Sad, but true. I however DO NOT! Give me a box with iceberg lettuce, I'll score it probably low on appearance. Would you use iceberg lettuce at The Royal or Jack? Don't think so.


----------



## bigwheel (May 18, 2011)

Thought the KCBS rules required turning in so many recognizable portions i.e. chunks of stuff. Know a pile of shredded chicken would get it tossed in the trash quick at a LSBS or IBCA comp. Now I heard of a fella who shredded up Baby Back ribs for the pushed pork phase of the contest. That should work.


----------



## Pigs On The Wing BBQ (May 18, 2011)

bigwheel said:
			
		

> Thought the KCBS rules required turning in so many recognizable portions i.e. chunks of stuff. Know a pile of shredded chicken would get it tossed in the trash quick at a LSBS or IBCA comp. Now I heard of a fella who shredded up Baby Back ribs for the pushed pork phase of the contest. That should work.


Pulled pork back ribs? Hummm...... You may be on to something there. Hay, pulled pork is pulled pork, right? I mean ya got to cook ribs any way. I have seen a guy cover ribs with pork fat and cook, then finish on the hot side of the pit after he took the fat off and then sauced them. I don't know how they scored, sounds like a experiment is in order. Also saw a guy coat his ribs in bacon fat one time they tanked as I remember.


----------



## bigwheel (May 18, 2011)

Old moss back cooking chum was working on a brisket mop that contained bacon fat. Sounds like a good idear to me. Snazzy new avatar you got there. Hope Barney dont see it...lol.


----------



## Pigs On The Wing BBQ (May 18, 2011)

bigwheel said:
			
		

> Old moss back cooking chum was working on a brisket mop that contained bacon fat. Sounds like a good idear to me. Snazzy new avatar you got there.
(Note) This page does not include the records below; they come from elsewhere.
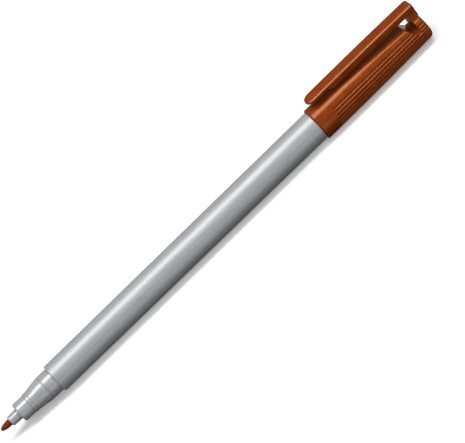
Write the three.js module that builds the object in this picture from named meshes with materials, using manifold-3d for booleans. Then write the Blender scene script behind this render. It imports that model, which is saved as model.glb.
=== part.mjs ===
// Overhead projector marker, lying on its side with the cap posted on the back of the barrel.
// Millimetres, +Z up. The pen's axis runs along X, with the nib towards -X and the cap towards +X.
// The origin is on the surface that the marker lies on, under the middle of its length.
// The clip is on top, so the marker is the same on both sides of the XZ plane.
import * as THREE from 'three';
import { mergeVertices } from 'three/addons/utils/BufferGeometryUtils.js';
import Module from 'manifold-3d';

const wasm = await Module();
wasm.setup();

// Facets round every turned piece. All share one phase, with a flat facing straight down that the
// marker rests on without rolling.
const turnedFacets = 24;
const arcSteps = 3;

// Clearances
const pressClearance = 0.05; // between pieces that are pressed together
const runningClearance = 0.1; // between the cap and what it slides and turns on
const seatGap = 0.1; // between a shoulder and the face that it stops against
const wickClearance = 0.05; // between the fibre pieces and what they sit in

// Nib: a fibre rod with a bullet-shaped point
const nibExposedLength = 3.26;
const nibBaseRadius = 0.975;
const nibPointFullness = 2.2;
const nibPointSteps = 8;
const nibTailInReservoir = 8;

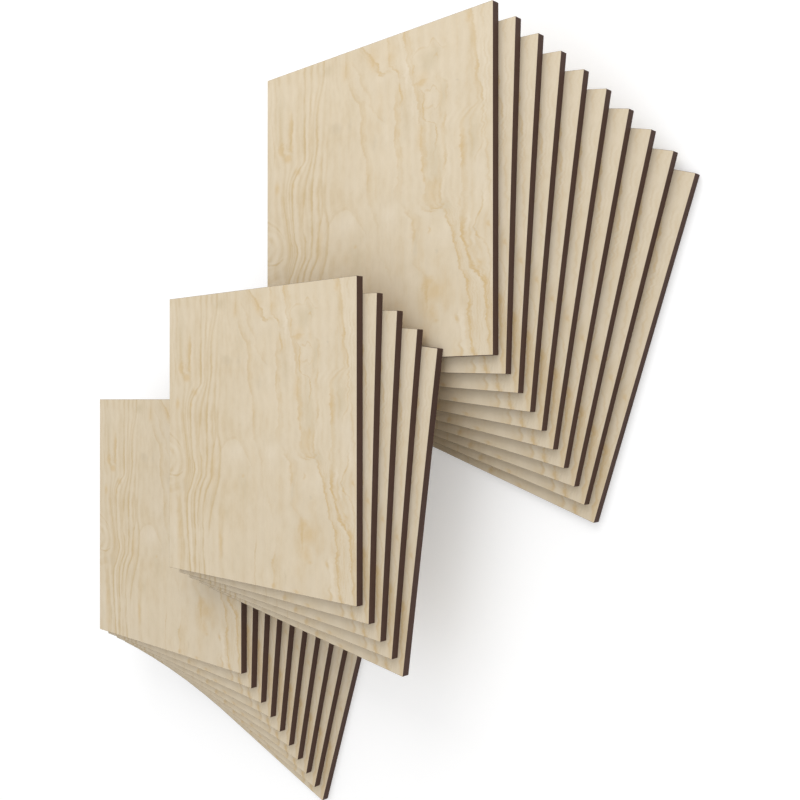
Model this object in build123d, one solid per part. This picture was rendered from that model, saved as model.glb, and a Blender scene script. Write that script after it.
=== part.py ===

Hope Barney dont see it...lol.


No worry. Barney has the best stuff.


----------



## bigwheel (May 18, 2011)

Well Barney can't be pharting around with that stuff. They call that Evidence tampering sides he might lose his pension or something. Now did not I hear yall got some part of the killer weed market legalized up there in Noo Yawk? Now eggactly whut be the legalese on it? They doing it like CA with the storefront docs writing scipts all day then the old hippy just walk next door to buy the meds? Enquiring minds need to know this kinda stuff. Thanks.


----------